Cet article fait suite à celui du 30 mai dernier, intitulé : « Dix principes pour une synodalité authentique ».

 

Synodalité et sensus fidei :

Ecouter l’Esprit à l’œuvre dans l’Eglise

Au lendemain de la fête de la Pentecôte, nous sommes invités à contempler comment l’Esprit est à l’œuvre non seulement en chacun de nous, mais dans l’Eglise tout entière. Dans les difficultés que traverse actuellement l’Eglise de France, il est important de se le rappeler. Dans la foi. Car nous n’en avons pas forcément l’évidence. La réalité de la situation peut nous sembler porter à penser le contraire : Dieu aurait-il abandonné la fille aînée de l’Eglise ? N’est-ce pas plutôt elle – ou, tout au moins, certains de ses membres – qui aurait manqué de fidélité à sa vocation, qui, selon les mots de l’Apocalypse, aurait « abandonné » son « premier amour » (Ap 2, 4) ? Entendons l’appel : « Convertis-toi, reviens à tes premières actions » (Ap 2, 5).

La synodalité se comprend dans une dynamique de conversion. Nous nous renouvelons en revenant à notre « premier amour », en nous remémorant : « Notre cœur n’était-il pas brûlant en nous, tandis qu’il nous parlait sur la route et nous ouvrait les Écritures ? » (Lc 24, 32). Nous nous renouvelons en revenant à cet appel adressé par Jésus aux apôtres : « Allez ! De toutes les nations faites des disciples : baptisez-les au nom du Père, et du Fils, et du Saint-Esprit, apprenez-leur à observer tout ce que je vous ai commandé.
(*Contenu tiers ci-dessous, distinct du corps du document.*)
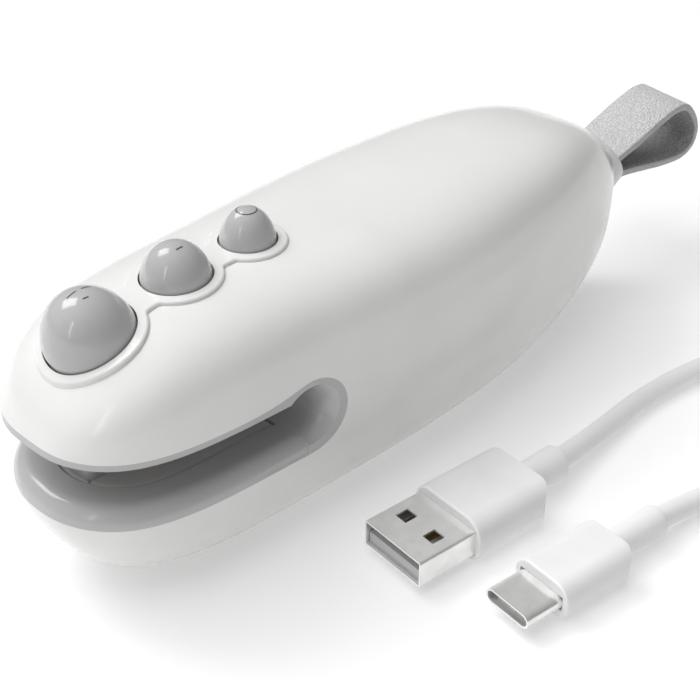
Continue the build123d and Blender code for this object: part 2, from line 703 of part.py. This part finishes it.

Et moi, je suis avec vous tous les jours jusqu’à la fin du monde » (Mt 28, 19-20). La démarche synodale que nous vivons aujourd’hui vise ainsi à discerner ensemble comment l’Eglise est appelée à incarner dans le monde actuel la demande de Jésus : « Convertissez-vous et croyez à la Bonne nouvelle ! ».

Une écoute du peuple tout entier

La doctrine du sensus fidei, heureusement approfondie par le concile Vatican II, met en lumière comment l’Esprit-Saint parle au peuple de Dieu dans son ensemble de telle manière que « la collectivité des fidèles, ayant l’onction qui vient du Saint (cf. 1 Jn 2, 20.27), ne peut se tromper dans la foi » (Lumen gentium n. 12). Le pape François identifie le sensus fidei au « flair » du troupeau, qui discerne intuitivement le chemin à prendre.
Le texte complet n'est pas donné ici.